Note that I’m not proposing that you carry a full-blown tool kit with you – even having just a keyring screwdriver and wallet card wrench will significantly improve your access to weapon-making components and supplies. There are also various compact combination tools available that combine a lot of different tools into one, and those without a knife blade will usually pass most security checks.

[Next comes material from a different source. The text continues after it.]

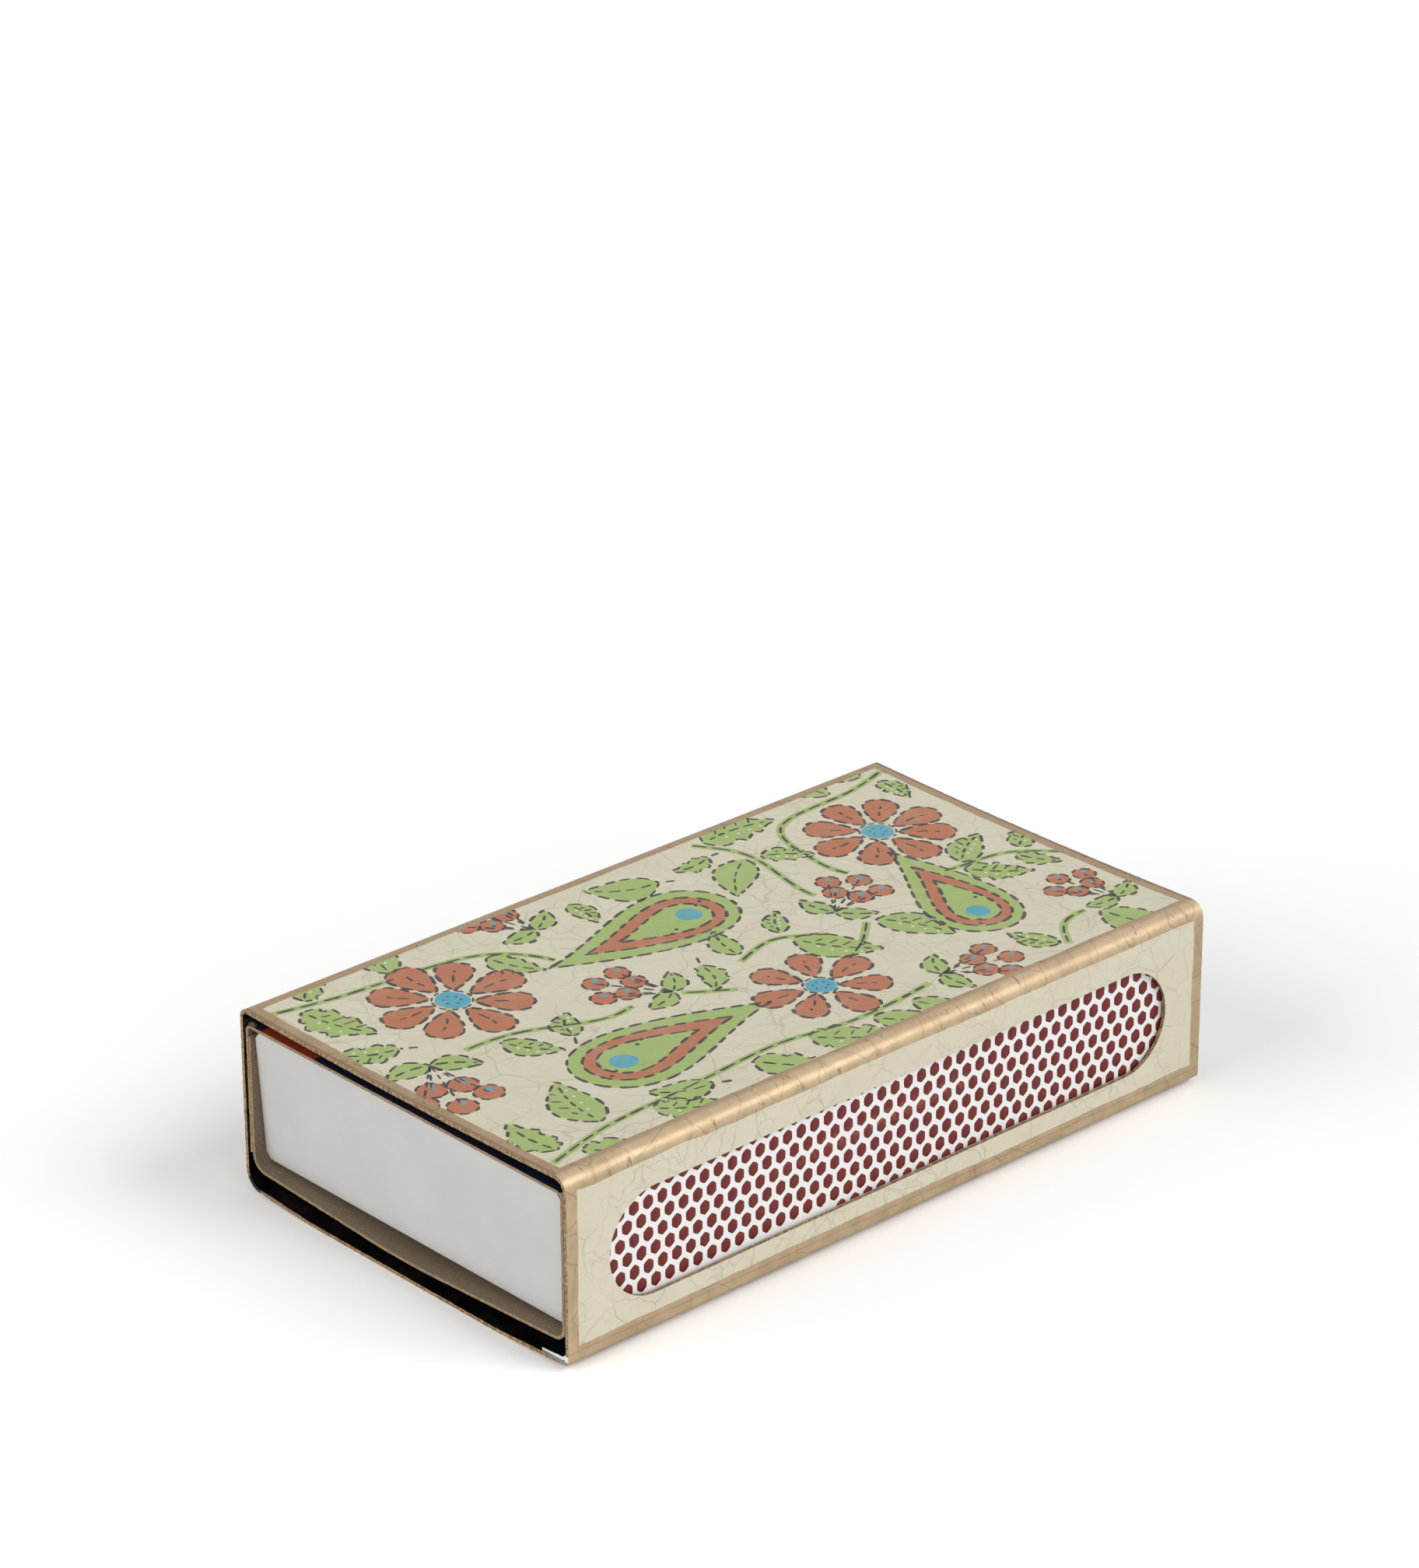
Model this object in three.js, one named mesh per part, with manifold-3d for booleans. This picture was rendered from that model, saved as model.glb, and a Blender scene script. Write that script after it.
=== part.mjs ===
// A holder for a kitchen match box: a flat tube folded from thin sheet metal and open at both ends, with
// a long round-ended window in one side wall. A card match box slides in it. The box's sleeve shows its
// striking surface in the window, and its tray, full of matches, slides out at either end.
// Millimetres, +Z up. The origin is under the middle of the holder; -Y is the end in front,
// and the window looks to +X.
import * as THREE from "three";
import { mergeVertices } from "three/addons/utils/BufferGeometryUtils.js";
import Module from "manifold-3d";

const wasm = await Module();
wasm.setup();

// Holder: a rectangular tube folded from one sheet, lapped inside its lower right corner
const holderLength = 120;
const holderWidth = 67.5;
const holderHeight = 28.5;
const sheetThickness = 0.55;
const holderLap = 5.2;
const holderTopSag = 0.5; // the middle of the top is this much lower than its long edges
const holderEdgeLift = 0.85; // the long edges of the bottom are this much higher than its middle
const holderFlatHalf = 20; // half the width of the flat that it stands on
const holderRadius = { topLeft: 1.4, topRight: 2.2, bottomLeft: 3.0, bottomRight: 1.5 };

// Window in the right side wall: the strips of wall that stay round it
const windowEndStrip = 7.4;
const windowFootStrip = 6.15;
const windowHeadStrip = 6.25;

// Sleeve of the match box: folded card, with a glue flap that doubles its left wall inside
const cardThickness = 0.45;
const sleeveEndInset = 0.2;
const sleeveTopGap = 1.75; // to the long edges of the holder's top, inside
const sleeveFloorGap = 2.05; // to the holder's floor: the sleeve is held by the side walls
const sleeveSideGap = 0.35;
const sleeveEdgeLift = 1.4; // its bottom bellies down by this much between the corners
const sleeveFlatHalf = 4;
const sleeveRadius = { topLeft: 1.1, topRight: 1.1, bottomRight: 2.0, bottomLeft: 2.4 };
const flapTopDrop = 1.8;

// Tray of the match box: folded card, with end walls that lean out and corner tabs behind them
const trayCard = 0.45;
const trayTopGap = 0.5; // to the sleeve's top, inside
const trayEndInset = 2.2; // from the holder's end to the foot of the tray's end wall
const trayEndLean = 1.3; // how far the top of an end wall leans out
const trayGap = 0.3; // running gap between the tray and the sleeve
const trayEndFold = 0.9;
const tabLength = 9;
const tabTopDrop = 1.6;
const tabFootGap = 2.6;
const endWallNotch = 1.0; // cut off each top corner of an end wall

// Matches: square sticks that lie across the tray, every other one with its head at the other side
const matchEndRoom = 4.3; // the tray's inner width less a match's length
const stickWidth = 2.2;
const headRadius = 1.45;
const headLength = 4.6;
// The head's outline, from its foot to its tip, in shares of its radius and length
const headNeck = { radius: 0.78, along: -0.42 };
const headBelly = { radius: 1, along: 0.05 };
const headNose = { radius: 0.72, along: 0.37 };
const stickEnd = 0.4; // the stick ends this share of the head's length below its tip
const matchPitch = 3.3;
const matchSway = 0.1; // how far a loose match strays along the row
const matchSlip = 0.4; // how far it strays along its own length
const matchYaw = 0.2; // degrees
const matchRoll = 7; // degrees
const matchHeadroom = 4.8; // free height over the matches, under the tray's rim
const packedGap = 0.12; // between the sticks of the lower layers
const stackShift = 1.4; // how far every other one of them is shifted to each side
const stackGap = 0.3; // under the stack and on it
const coreSink = 0.25; // the stack's core ends this share of a stick below its top
const coreInset = 0.5; // its rows are this share of a stick shorter than the stack

const glueLine = 0.05; // between two lapped layers
const bottomEase = 60; // radius where the flat of a sagging bottom turns up
const arcStep = 15; // degrees for each facet of a fold
const headSides = 10;

const halfWidth = holderWidth / 2;
const windowLength = holderLength - 2 * windowEndStrip;
const windowHeight = holderHeight - windowFootStrip - windowHeadStrip;
const sleeveLength = holderLength - 2 * sleeveEndInset;
const sleeveWidth = holderWidth - 2 * sheetThickness - 2 * sleeveSideGap;
const sleeveFoot = sheetThickness + sleeveFloorGap;
const sleeveHeight = holderHeight - sheetThickness - sleeveTopGap - sleeveFoot;
const flapDepth = cardThickness + glueLine;
// The tray is centred between the sleeve's right wall and the flap on its left wall
const trayWidth = sleeveWidth - 2 * cardThickness - flapDepth - 2 * trayGap;
const trayShift = flapDepth / 2;
const trayFold = sleeveRadius.bottomRight - cardThickness - trayGap;
const trayFoot = sleeveFoot + sleeveEdgeLift + cardThickness + trayGap;
const trayLength = holderLength - 2 * trayEndInset;
const trayHalf = trayWidth / 2;
const trayHeight = sleeveFoot + sleeveHeight - cardThickness - trayTopGap - trayFoot;
const troughLength = trayLength - 2 * trayEndFold;
const matchLength = trayWidth - 2 * trayCard - matchEndRoom;
const matchesInRow = Math.floor((troughLength - 2 * trayCard) / matchPitch);
const packedStep = stickWidth + packedGap;
const stackRoom = trayHeight - trayCard - 2 * stackGap - 2 * headRadius - matchHeadroom;
const stackLayers = Math.floor((stackRoom + packedGap) / packedStep);
const stackHeight = stackLayers * packedStep - packedGap;

// Rounds each corner of an open line {x, z, r} with an arc of its own radius r.
function roundLine(corners) {
  const line = [];
  corners.forEach((corner, i) => {
    const here = new THREE.Vector2(corner.x, corner.z);
    if (!corner.r || i === 0 || i === corners.length - 1) {
      line.push(here);
      return;
    }
    const before = new THREE.Vector2(corners[i - 1].x, corners[i - 1].z).sub(here).normalize();
    const after = new THREE.Vector2(corners[i + 1].x, corners[i + 1].z).sub(here).normalize();
    const half = Math.acos(THREE.MathUtils.clamp(before.dot(after), -1, 1)) / 2;
    const centre = before.clone().add(after).normalize().multiplyScalar(corner.r / Math.sin(half)).add(here);
    const start = before.multiplyScalar(corner.r / Math.tan(half)).add(here).sub(centre);
    const end = after.multiplyScalar(corner.r / Math.tan(half)).add(here).sub(centre);
    const turn = Math.atan2(start.cross(end), start.dot(end));
    const facets = Math.max(2, Math.round(Math.abs(THREE.MathUtils.radToDeg(turn)) / arcStep));
    for (let k = 0; k <= facets; k++) {
      line.push(start.clone().rotateAround(new THREE.Vector2(), (turn * k) / facets).add(centre));
    }
  });
  return line;
}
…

The ‘full-sized’ kit I usually carry in a checked bag or suitcase consists of the following:

  • Wazoo tube wire saw w/2 x titanium split rings (for handles)
  • Shomer-Tec diamond bow saw
  • KNIPEX Cobra® XS Water Pump 4″ Pliers
  • 4” titanium wrench
  • 1 card of 10 Leatherman 2D flat bits w/Leatherman bit driver extension
  • 3.5” titanium pry bar
  • CRKT Micro Tool & Keychain Sharpener
  • 3” file from old multitool

Here’s a picture of the kit with the pouch I carry it in (minus the trauma shears, which are in my IFAK):

The whole thing weighs about 7 oz., and I’ve used it to disassemble everything from bicycles to ovens, as well as to practice fashioning weapons from materials I’ve found in the hotel rooms and trash. I once used the kit to take apart and fix a HVAC unit in a hotel room that was rattling so loudly I couldn’t sleep. If I’m traveling somewhere where I can take a multitool then I usually bring my Leatherman Wave, the one card of Leatherman bits, the Shomer-Tec saw, and the titanium adjustable wrench.